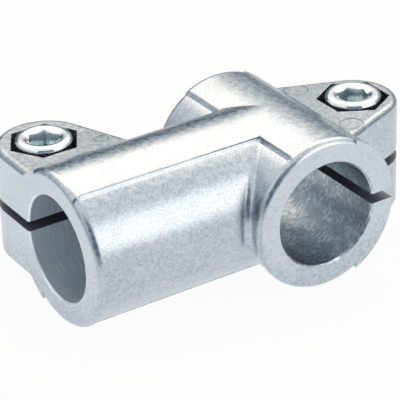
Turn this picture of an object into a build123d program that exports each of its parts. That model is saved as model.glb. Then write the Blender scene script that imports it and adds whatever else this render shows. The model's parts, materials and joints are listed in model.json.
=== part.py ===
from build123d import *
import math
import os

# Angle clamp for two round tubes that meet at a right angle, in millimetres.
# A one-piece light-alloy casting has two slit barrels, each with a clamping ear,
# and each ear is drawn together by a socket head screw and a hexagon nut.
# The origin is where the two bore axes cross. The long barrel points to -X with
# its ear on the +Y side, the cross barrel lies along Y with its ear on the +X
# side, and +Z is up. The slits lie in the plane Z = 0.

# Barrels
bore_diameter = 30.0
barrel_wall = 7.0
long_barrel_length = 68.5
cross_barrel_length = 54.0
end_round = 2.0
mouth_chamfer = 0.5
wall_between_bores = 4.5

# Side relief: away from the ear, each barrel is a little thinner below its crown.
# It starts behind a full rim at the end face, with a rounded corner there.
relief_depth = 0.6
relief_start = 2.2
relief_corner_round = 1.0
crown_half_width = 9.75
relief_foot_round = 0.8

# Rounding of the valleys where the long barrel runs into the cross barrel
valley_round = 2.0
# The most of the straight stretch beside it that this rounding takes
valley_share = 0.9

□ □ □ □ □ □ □

## [DIRECTIONS FOR THIS TASK]
Extract the complete listing verbatim.

## [OUTPUT]
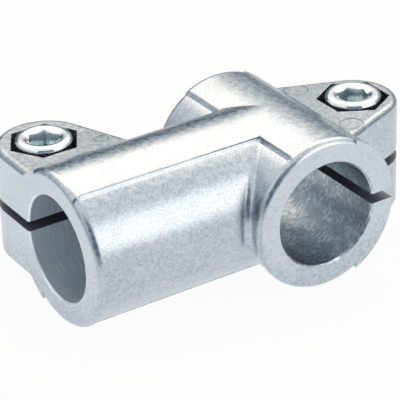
Turn this picture of an object into a build123d program that exports each of its parts. That model is saved as model.glb. Then write the Blender scene script that imports it and adds whatever else this render shows. The model's parts, materials and joints are listed in model.json.
=== part.py ===
from build123d import *
import math
import os

# Angle clamp for two round tubes that meet at a right angle, in millimetres.
# A one-piece light-alloy casting has two slit barrels, each with a clamping ear,
# and each ear is drawn together by a socket head screw and a hexagon nut.
# The origin is where the two bore axes cross. The long barrel points to -X with
# its ear on the +Y side, the cross barrel lies along Y with its ear on the +X
# side, and +Z is up. The slits lie in the plane Z = 0.

# Barrels
bore_diameter = 30.0
barrel_wall = 7.0
long_barrel_length = 68.5
cross_barrel_length = 54.0
end_round = 2.0
mouth_chamfer = 0.5
wall_between_bores = 4.5

# Side relief: away from the ear, each barrel is a little thinner below its crown.
# It starts behind a full rim at the end face, with a rounded corner there.
relief_depth = 0.6
relief_start = 2.2
relief_corner_round = 1.0
crown_half_width = 9.75
relief_foot_round = 0.8

# Rounding of the valleys where the long barrel runs into the cross barrel
valley_round = 2.0
# The most of the straight stretch beside it that this rounding takes
valley_share = 0.9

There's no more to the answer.